» TASK GOAL
Show all lines holding the string "type".

━━ DATASET CONTENT ━━

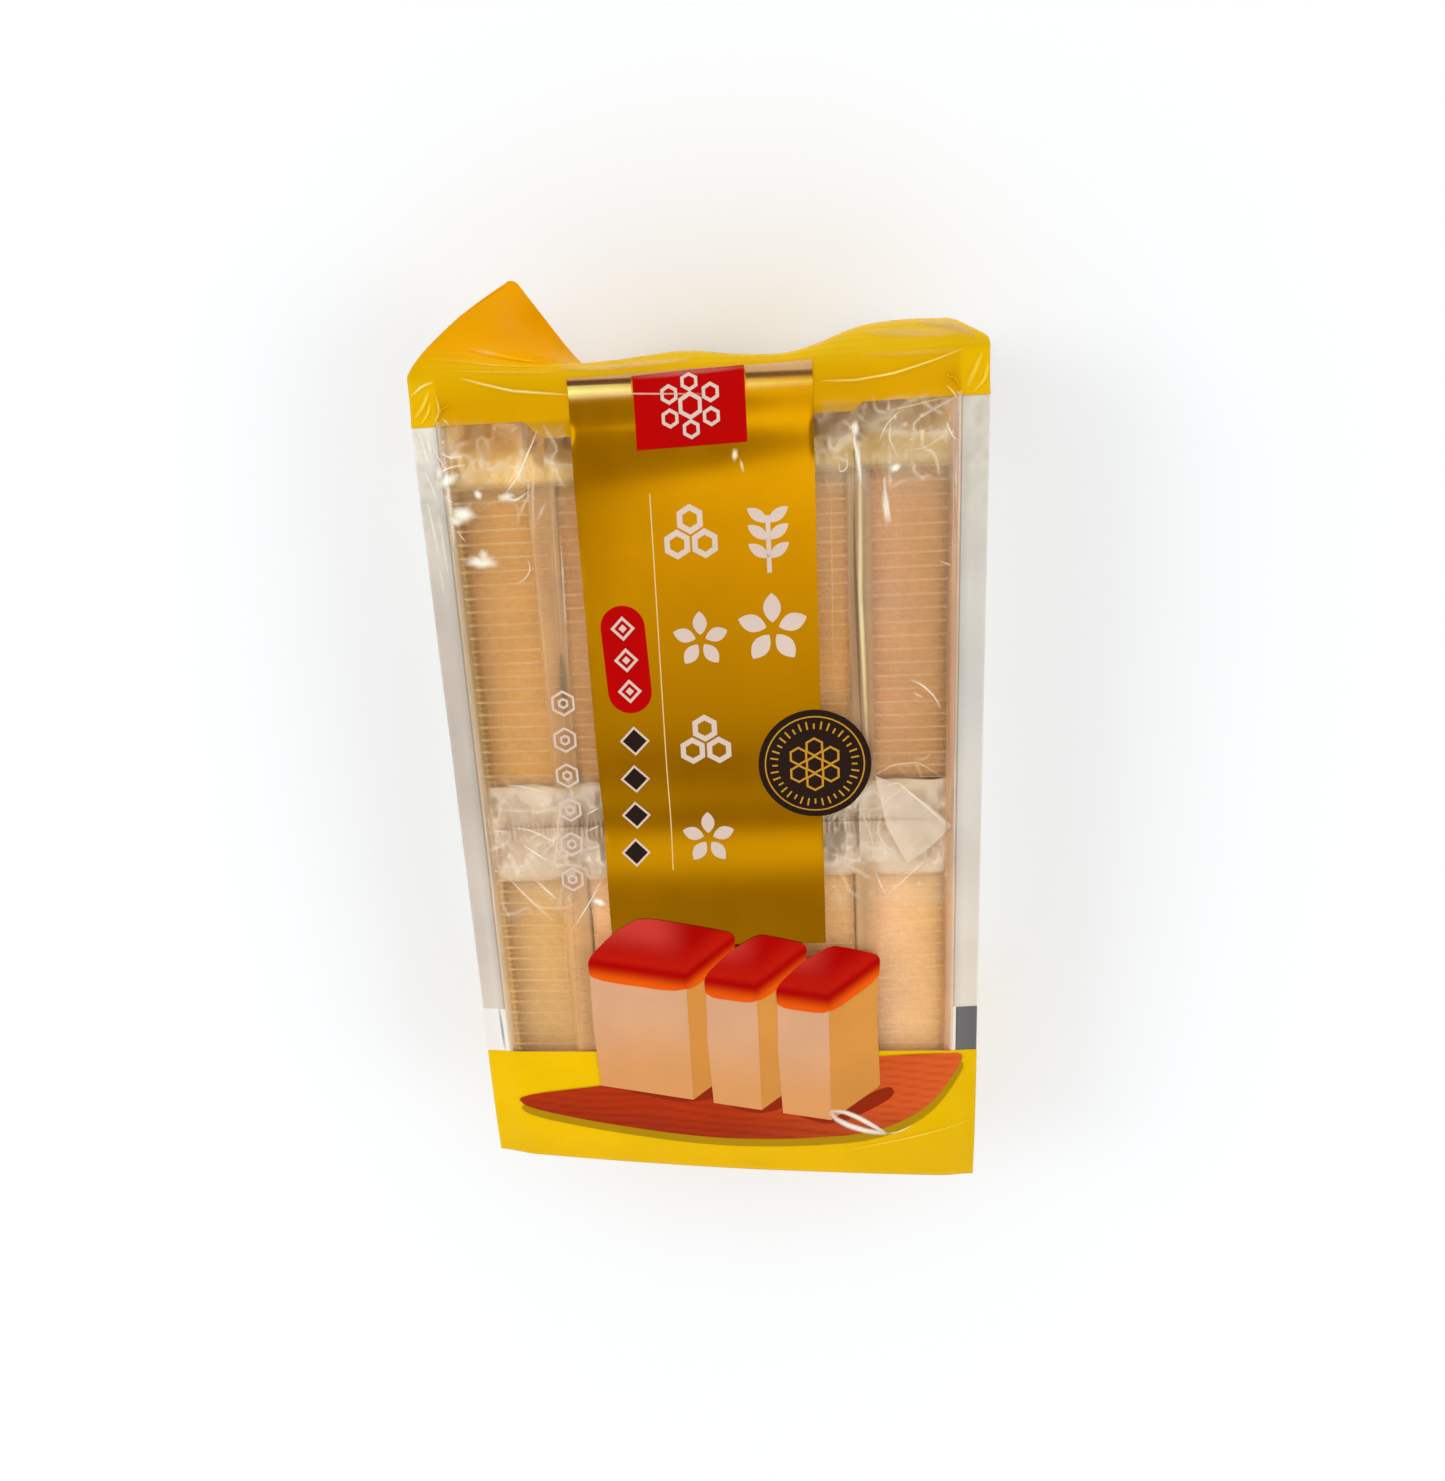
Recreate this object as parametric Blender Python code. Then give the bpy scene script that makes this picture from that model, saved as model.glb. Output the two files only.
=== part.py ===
# A shut clear-window bag of wrapped castella, lying on its back with the printed front up.
# +X is the bag's right, +Y its top end and +Z its front. Lengths are in millimetres up to add_mesh.
import math

import bpy
import numpy as np

MM = 0.001

# Front sheet: the printed panel, its side fins, the bottom seal and the header are one sheet
SHEET_WIDTH = 155.0
SHEET_THICKNESS = 1.4
FRONT_Z = 47.6
SEAL_Y = 101.0
BOTTOM_RIGHT_Y = -147.6
BOTTOM_LEFT_RISE = 9.1
SHEET_COLUMNS = 36
PANEL_ROWS = 50
HEADER_ROWS = 18

# Relief of the front panel
ROW_GAP_Y = -25.5
ROW_GAP_SPREAD = 13.0
ROW_GAP_DIP = 1.8
SHOULDER_Y = 88.0
SHOULDER_DIP = 1.4
FIN_DROP = 0.9
BOTTOM_FALL_Y = -118.0
BOTTOM_FALL = 2.0

# Header above the bend, rolled over the top end except for its left corner.
# The tables give the bend line and the roll's radius across the bag.
HEADER_HEIGHT = 40.0
BEND_X = (-77.5, -45.0, -16.0, 32.0, 54.0, 68.0, 73.0, 77.5)
BEND_Y = (101.0, 99.2, 98.5, 97.6, 95.0, 97.5, 100.0, 101.5)
ROLL_X = (-45.0, -27.0, -2.0, 13.0, 26.0, 35.0, 43.0, 54.0, 66.0, 73.0, 77.5)
ROLL_RADIUS = (6.0, 6.4, 8.4, 7.0, 5.0, 7.0, 13.0, 16.5, 14.5, 11.5, 3.0)
TABLE_BLUR = 5.0
ROLL_ANGLE = math.radians(86.0)
CORNER_REACH = 24.0
CORNER_SHIFT = 32.0
CORNER_DROP = 4.0
CORNER_END_X = -34.0

# Body behind the front sheet
BODY_HALF_WIDTH = 70.0
SIDE_BULGE = 1.2
BODY_TOP_Y = 96.0
BODY_BOTTOM_Y = -131.0
BACK_INSET_TOP = 9.0
BACK_INSET_BOTTOM = 8.0
BACK_RADIUS = 7.0
END_TUCK = 6.0
END_TUCK_LENGTH = 34.0
BODY_STATIONS = 30
FRONT_POINTS = 18
SIDE_POINTS = 7
BACK_POINTS = 8

# Seal fins at the two back corners
BACK_FIN_OUTER_X = 76.0
BACK_FIN_THICKNESS = 1.4
BACK_FIN_TOP_Y = 86.0
BACK_FIN_BOTTOM_Y = -116.0


def clear_scene():
    for obj in list(bpy.data.objects):
        bpy.data.objects.remove(obj, do_unlink=True)


def smooth(value):
    held = np.clip(value, 0.0, 1.0)
    return held * held * (3.0 - 2.0 * held)


def from_table(x, places, values):
    """A table's value at x, blurred so that it has no corners."""
    steps = np.linspace(-TABLE_BLUR, TABLE_BLUR, 11)
    return sum(np.interp(x + step, places, values) for step in steps) / len(steps)


def bottom_edge(x):
    """The bottom free edge, cut on a slant that rises to the left."""
    return BOTTOM_RIGHT_Y + BOTTOM_LEFT_RISE * ((SHEET_WIDTH / 2.0 - x) / SHEET_WIDTH).clip(0.0, 1.0) ** 1.9


def front_height(x, y):
    """Height of the front panel's outer face."""
    across = 1.0 - np.abs(x / BODY_HALF_WIDTH).clip(0.0, 1.0) ** 6
    row_gap = ROW_GAP_DIP * np.exp(-(((y - ROW_GAP_Y) / ROW_GAP_SPREAD) ** 2)) * across
    shoulder = SHOULDER_DIP * np.exp(-(((y - SHOULDER_Y) / 9.0) ** 2)) * across
    fin = FIN_DROP * smooth((np.abs(x) - BODY_HALF_WIDTH + 4.0) / 11.0)
    fall = BOTTOM_FALL * ((BOTTOM_FALL_Y - y) / (BOTTOM_FALL_Y - BOTTOM_RIGHT_Y)).clip(0.0, 1.0) ** 2
    return FRONT_Z - row_gap - shoulder - fin - fall


def header_points(x, part):
    """A row of the header: x along the bend line, part from 0 at the bend to 1 at the free edge."""
    bend = from_table(x, BEND_X, BEND_Y)
    radius = from_table(x, ROLL_X, ROLL_RADIUS)
    up = part * (HEADER_HEIGHT + SEAL_Y - bend)
    turn = np.minimum(up / radius, ROLL_ANGLE)
    rest = (up - radius * ROLL_ANGLE).clip(0.0, None)
    roll_out = radius * np.sin(turn) + rest * math.cos(ROLL_ANGLE)
    roll_down = radius * (1.0 - np.cos(turn)) + rest * math.sin(ROLL_ANGLE)
    corner = (1.0 - (x + SHEET_WIDTH / 2.0) / (CORNER_END_X + SHEET_WIDTH / 2.0)).clip(0.0, 1.0) ** 1.15
    out = corner * CORNER_REACH * part**0.85 + (1.0 - corner) * roll_out
    down = corner * CORNER_DROP * part**2 + (1.0 - corner) * roll_down
    shift = corner * CORNER_SHIFT * part**1.1
    return np.stack([x + shift, bend + out, front_height(x, bend) - down], axis=1)


def sheet_grid():
    """Outer face of the front sheet, from the bottom free edge to the header's free edge."""
    xs = np.linspace(-SHEET_WIDTH / 2.0, SHEET_WIDTH / 2.0, SHEET_COLUMNS + 1)
    low = bottom_edge(xs)
    high = from_table(xs, BEND_X, BEND_Y)
    rows = []
    for part in np.linspace(0.0, 1.0, PANEL_ROWS + 1):
        ys = low + (high - low) * part
        rows.append(np.stack([xs, ys, front_height(xs, ys)], axis=1))
    for part in np.linspace(0.0, 1.0, HEADER_ROWS + 1)[1:]:
        rows.append(header_points(xs, part))
    return np.array(rows)


def grid_normals(grid):
    along_row = np.gradient(grid, axis=1)
    along_column = np.gradient(grid, axis=0)
    normal = np.cross(along_row, along_column)
    return normal / np.linalg.norm(normal, axis=2, keepdims=True)


def slab(grid, thickness):
    """Points and faces of a closed slab whose outer face is the grid."""
    rows, columns = grid.shape[:2]
    inner = grid - grid_normals(grid) * thickness
    points = np.concatenate([grid.reshape(-1, 3), inner.reshape(-1, 3)])
    index = np.arange(rows * columns).reshape(rows, columns)
    below = index + rows * columns
    faces = []
    for r in range(rows - 1):
        for c in range(columns - 1):
            faces.append((index[r, c], index[r, c + 1], index[r + 1, c + 1], index[r + 1, c]))
            faces.append((below[r, c], below[r + 1, c], below[r + 1, c + 1], below[r, c + 1]))
    rim = list(index[0, :]) + list(index[1:, -1]) + list(index[-1, -2::-1]) + list(index[-2:0:-1, 0])
    for a, b in zip(rim, rim[1:] + rim[:1]):
        faces.append((a, a + rows * columns, b + rows * columns, b))
    return points, faces


def body_section(y, inset):
    """One loop of the body around the Y axis. y is the station at the front and inset shrinks the loop."""
    half = BODY_HALF_WIDTH - inset
    end = max(0.0, 1.0 - min(BODY_TOP_Y - y, y - BODY_BOTTOM_Y) / END_TUCK_LENGTH)
    waist = SIDE_BULGE * (1.0 - end) - END_TUCK * end * end
    front_x = np.linspace(-half, half, FRONT_POINTS)
    front_z = front_height(front_x, np.full_like(front_x, y)) - SHEET_THICKNESS / 2.0
    loop = list(zip(front_x, front_z))
    for step in np.linspace(0.0, 1.0, SIDE_POINTS + 2)[1:-1]:
        z = front_z[-1] + (BACK_RADIUS - front_z[-1]) * step
        loop.append((half + waist * math.sin(math.pi * step), z))
    for angle in np.radians((0.0, 30.0, 60.0)):
        loop.append((
            half - BACK_RADIUS * (1.0 - math.cos(angle)),
            inset + BACK_RADIUS * (1.0 - math.sin(angle)),
        ))
    for x in np.linspace(half - BACK_RADIUS, BACK_RADIUS - half, BACK_POINTS):
        loop.append((x, inset))
    for angle in np.radians((60.0, 30.0, 0.0)):
        loop.append((
            BACK_RADIUS * (1.0 - math.cos(angle)) - half,
            inset + BACK_RADIUS * (1.0 - math.sin(angle)),
        ))
    for step in np.linspace(1.0, 0.0, SIDE_POINTS + 2)[1:-1]:
        z = front_z[0] + (BACK_RADIUS - front_z[0]) * step
        loop.append((-half - waist * math.sin(math.pi * step), z))
    middle = (BODY_TOP_Y + BODY_BOTTOM_Y) / 2.0
    place = (y - middle) / (BODY_TOP_Y - middle)
    draw_in = BACK_INSET_TOP if place > 0.0 else BACK_INSET_BOTTOM
    points = []
    for x, z in loop:
        depth = max(0.0, 1.0 - z / FRONT_Z)
        points.append((x, y - place * abs(place) * draw_in * depth, z))
    return points


def body():
    """Points and faces of the closed body behind the front sheet."""
    stations = []
    for y, inset in ((BODY_BOTTOM_Y, 3.0), (BODY_BOTTOM_Y + 0.9, 0.9)):
        stations.append(body_section(y, inset))
    for y in np.linspace(BODY_BOTTOM_Y + 3.0, BODY_TOP_Y - 3.0, BODY_STATIONS):
        stations.append(body_section(y, 0.0))
    for y, inset in ((BODY_TOP_Y - 0.9, 0.9), (BODY_TOP_Y, 3.0)):
        stations.append(body_section(y, inset))
    count = len(stations[0])
    points = [point for station in stations for point in station]
    faces = []
    for r in range(len(stations) - 1):
        for c in range(count):
            d = (c + 1) % count
            faces.append((r * count + c, r * count + d, (r + 1) * count + d, (r + 1) * count + c))
    faces.append(tuple(range(count))[::-1])
    faces.append(tuple(range((len(stations) - 1) * count, len(stations) * count)))
    return np.array(points), faces


def block(low, high):
    """Points and faces of a box between two corners."""
    points = np.array([(x, y, z) for z in (low[2], high[2]) for y in (low[1], high[1]) for x in (low[0], high[0])])
    faces = [(0, 2, 3, 1), (4, 5, 7, 6), (0, 1, 5, 4), (2, 6, 7, 3), (0, 4, 6, 2), (1, 3, 7, 5)]
    return points, faces


def add_mesh(name, shape, origin):
    points, faces = shape
    moved = (np.asarray(points, float) - origin) * MM
    mesh = bpy.data.meshes.new(name)
    mesh.from_pydata([tuple(point) for point in moved], [], [tuple(int(i) for i in face) for face in faces])
    mesh.validate()
    obj = bpy.data.objects.new(name, mesh)
    bpy.context.scene.collection.objects.link(obj)
    return obj


def join(target, other):
    """Adds the solid of other to target's evaluated mesh."""
    other.hide_render = True
    union = target.modifiers.new("join_" + other.name, "BOOLEAN")
    union.operation = "UNION"
    union.solver = "EXACT"
    union.object = other


def build():
    clear_scene()
    grid = sheet_grid()
    outline = slab(grid, SHEET_THICKNESS)
    origin = (outline[0].min(axis=0) + outline[0].max(axis=0)) / 2.0
    origin[2] = 0.0
    bag = add_mesh("bag", outline, origin)
    join(bag, add_mesh("body", body(), origin))
    inner = BODY_HALF_WIDTH - 12.0
    for name, low, high in (
        ("back_fin_left", -BACK_FIN_OUTER_X, -inner),
        ("back_fin_right", inner, BACK_FIN_OUTER_X),
    ):
        fin = block((low, BACK_FIN_BOTTOM_Y, 0.0), (high, BACK_FIN_TOP_Y, BACK_FIN_THICKNESS))
        join(bag, add_mesh(name, fin, origin))


build()
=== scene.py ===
# A shut clear-window bag of wrapped castella, lying on its back, seen from above its top end.
# Film coordinates: x across the bag and w along the front sheet from its bottom edge, in millimetres.
import math

import bmesh
import bpy
import numpy as np
from mathutils import Matrix, Vector


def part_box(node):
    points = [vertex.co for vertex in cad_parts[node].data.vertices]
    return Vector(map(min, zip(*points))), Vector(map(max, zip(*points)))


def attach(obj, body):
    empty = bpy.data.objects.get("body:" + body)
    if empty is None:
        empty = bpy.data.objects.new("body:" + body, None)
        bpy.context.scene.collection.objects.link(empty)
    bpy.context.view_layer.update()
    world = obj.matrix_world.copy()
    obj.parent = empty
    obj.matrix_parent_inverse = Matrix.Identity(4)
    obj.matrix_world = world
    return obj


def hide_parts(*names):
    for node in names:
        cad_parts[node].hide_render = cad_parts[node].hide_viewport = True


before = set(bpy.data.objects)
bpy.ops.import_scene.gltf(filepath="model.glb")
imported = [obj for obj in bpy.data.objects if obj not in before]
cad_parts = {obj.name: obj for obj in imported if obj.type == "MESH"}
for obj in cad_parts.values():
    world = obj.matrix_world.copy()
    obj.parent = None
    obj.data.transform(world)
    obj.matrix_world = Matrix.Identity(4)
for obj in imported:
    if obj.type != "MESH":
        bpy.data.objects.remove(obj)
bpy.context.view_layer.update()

MM = 0.001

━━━

» EXERCISE RESULT
cad_parts = {obj.name: obj for obj in imported if obj.type == "MESH"}
    if obj.type != "MESH":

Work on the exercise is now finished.